Il n'est pas interdit de poser les bonnes questions dans
cette affaire. Comme celle-ci par exemple. Si Paul Kagamé
était le commanditaire de l'attentat, par quel mystère
laisserait-il en place, 17 années durant, le seul élément de
preuve capable de le confondre ? Sans que rien ni personne
ne l'y oblige, quel coupable agirait-il de la sorte ? C'est
en pleine bataille de Kigali le 21 mai 1994, que l'armée
alors commandée par le général Kagamé a pris le contrôle de
la zone de l'aéroport où se trouvait l'épave jamais déplacée
du Falcon abattu le 6 avril 1994. Auteurs supposés d'un
crime aux conséquences effroyables, les soldats du FPR
avaient tout loisir d'en effacer les traces susceptibles de
faire éclater la vérité un jour ou l'autre.

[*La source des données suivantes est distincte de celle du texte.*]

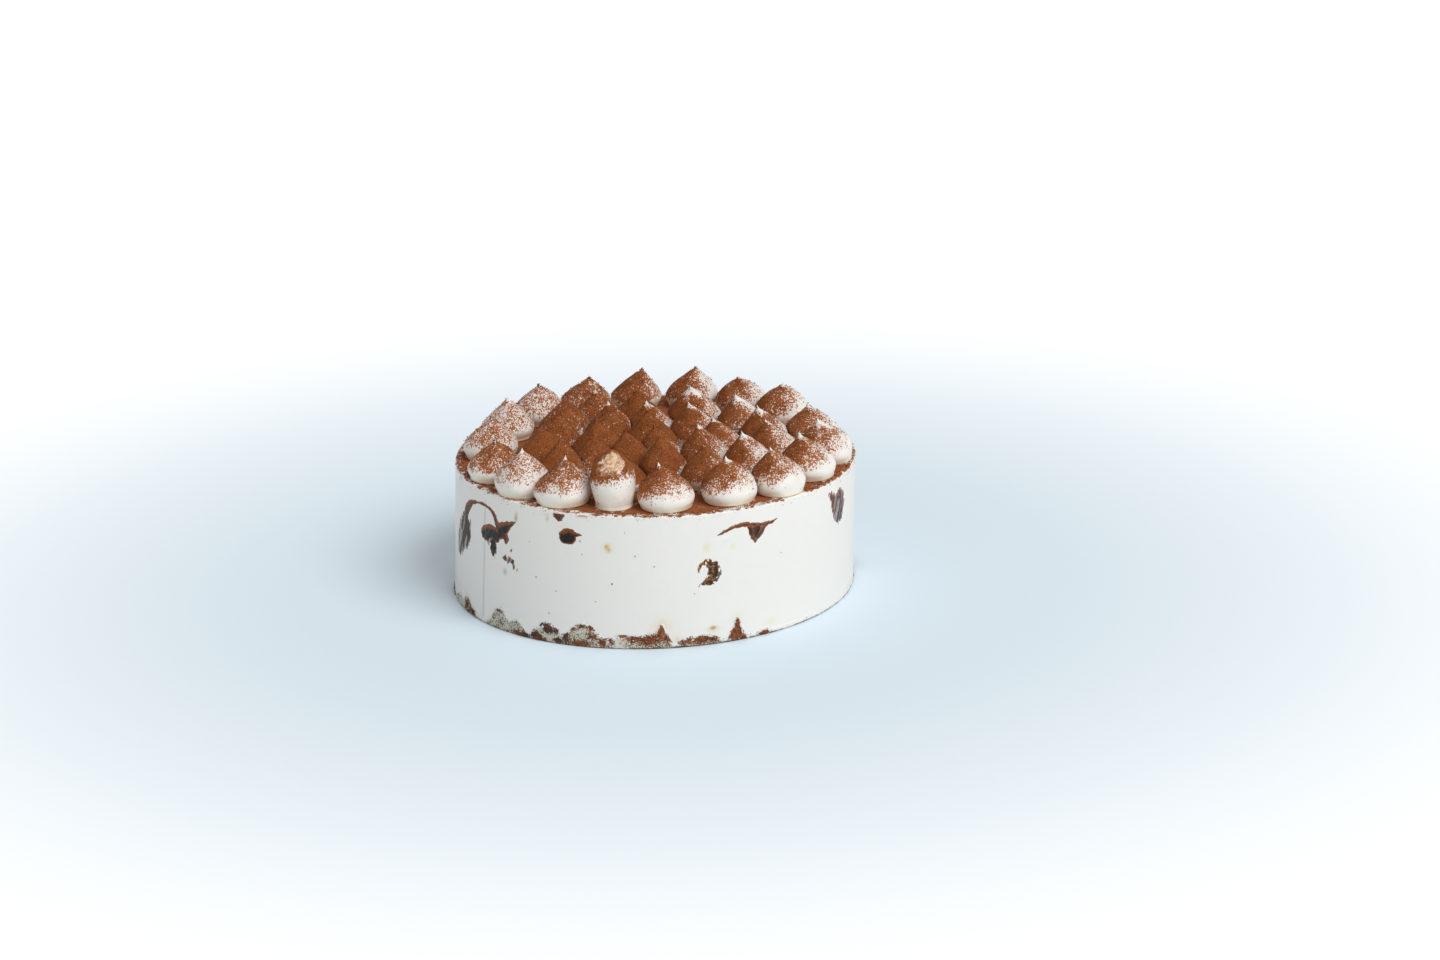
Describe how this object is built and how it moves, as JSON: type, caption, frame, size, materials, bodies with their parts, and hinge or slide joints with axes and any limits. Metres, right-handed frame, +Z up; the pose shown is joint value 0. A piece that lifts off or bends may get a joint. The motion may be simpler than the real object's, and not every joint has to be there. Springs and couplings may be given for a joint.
{
  "type": "tiramisu cake",
  "caption": "Whole round tiramisu cake: a smooth drum of pale cream on a dark sponge, its top covered with piped cream dollops dusted with cocoa.",
  "frame": {"origin": "middle of the flat underside", "axes": "+Z up; the front that the picture shows faces -Y"},
  "size_m": [0.2058, 0.204, 0.0967],
  "materials": {
    "side_cream": "smooth cream with a soft satin sheen, off-white",
    "piped_cream": "soft off-white cream, cocoa dusted over its upper half",
    "cocoa_cream": "cream under a dense dry dusting of matte brown cocoa",
    "sponge": "dark, moist and open-crumbed, smeared with cream",
    "soaked_crumb": "dark soaked crumb, streaked",
    "dark_sauce": "near-black with a wet gloss, brown at its thin edges"
  },
  "bodies": {
    "root": {"sponge_base": "sponge", "sauce_swirl": "dark_sauce", "sauce_fleck": "dark_sauce", "sauce_drop": "dark_sauce", "sauce_dot": "dark_sauce", "sponge_curl": "soaked_crumb", "sauce_wedge": "dark_sauce", "sauce_streak": "dark_sauce", "cream_body": "side_cream", "dollop_outer_1": "piped_cream", "dollop_outer_2": "piped_cream", "dollop_outer_3": "piped_cream", "dollop_outer_4": "piped_cream", "dollop_outer_5": "piped_cream", "dollop_outer_6": "piped_cream", "dollop_outer_7": "piped_cream", "dollop_outer_8": "piped_cream", "dollop_outer_9": "piped_cream", "dollop_outer_10": "piped_cream", "dollop_outer_11": "piped_cream", "dollop_outer_12": "piped_cream", "dollop_outer_13": "piped_cream", "dollop_outer_14": "piped_cream", "dollop_outer_15": "piped_cream", "dollop_outer_16": "piped_cream", "dollop_outer_17": "piped_cream", "dollop_outer_18": "piped_cream", "dollop_middle_1": "cocoa_cream", "dollop_middle_2": "cocoa_cream", "dollop_middle_3": "cocoa_cream", "dollop_middle_4": "cocoa_cream", "dollop_middle_5": "cocoa_cream", "dollop_middle_6": "cocoa_cream", "dollop_middle_7": "cocoa_cream", "dollop_middle_8": "cocoa_cream", "dollop_middle_9": "cocoa_cream", "dollop_middle_10": "cocoa_cream", "dollop_middle_11": "cocoa_cream", "dollop_middle_12": "cocoa_cream", "dollop_middle_13": "cocoa_cream", "dollop_middle_14": "cocoa_cream", "dollop_middle_15": "cocoa_cream", "dollop_inner_1": "cocoa_cream", "dollop_inner_2": "cocoa_cream", "dollop_inner_3": "cocoa_cream", "dollop_inner_4": "cocoa_cream", "dollop_inner_5": "cocoa_cream", "dollop_inner_6": "cocoa_cream", "dollop_inner_7": "cocoa_cream", "dollop_inner_8": "cocoa_cream", "dollop_centre_1": "cocoa_cream"}
  },
  "joints": []
}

À la faveur des combats qui ont duré jusqu'au 4 juillet 1994
en ville de Kigali surtout, la carcasse de l'avion pouvait
se faire réduire en poudre d'alumine sans que personne ne
s'en étonne. Au lieu de cela, elle reste exposée au grand
air des collines depuis 17 ans. Si vous passez par Kigali un
jour, prenez le temps de visiter l'épave du Falcon en vous
posant comme moi cette question : s'ils avaient vraiment
descendu cet avion, pourquoi diable les dirigeants rwandais
auraient-ils laissé tout ceci en place ? Un dicton qu'on dit
chinois pourrait sans doute expliquer ce mystère. « Quand le
sage lève le doigt pour montrer la lune, l'étourdi regarde
le doigt
 ».

(*) Grâce aux impacts laissés par le tir fatal, l'épave de
l'avion peut permettre la localisation du tireur et partant,
son identification en fonction des positions occupées par
les uns et les autres le 6 avril 1994 vers 20 heures.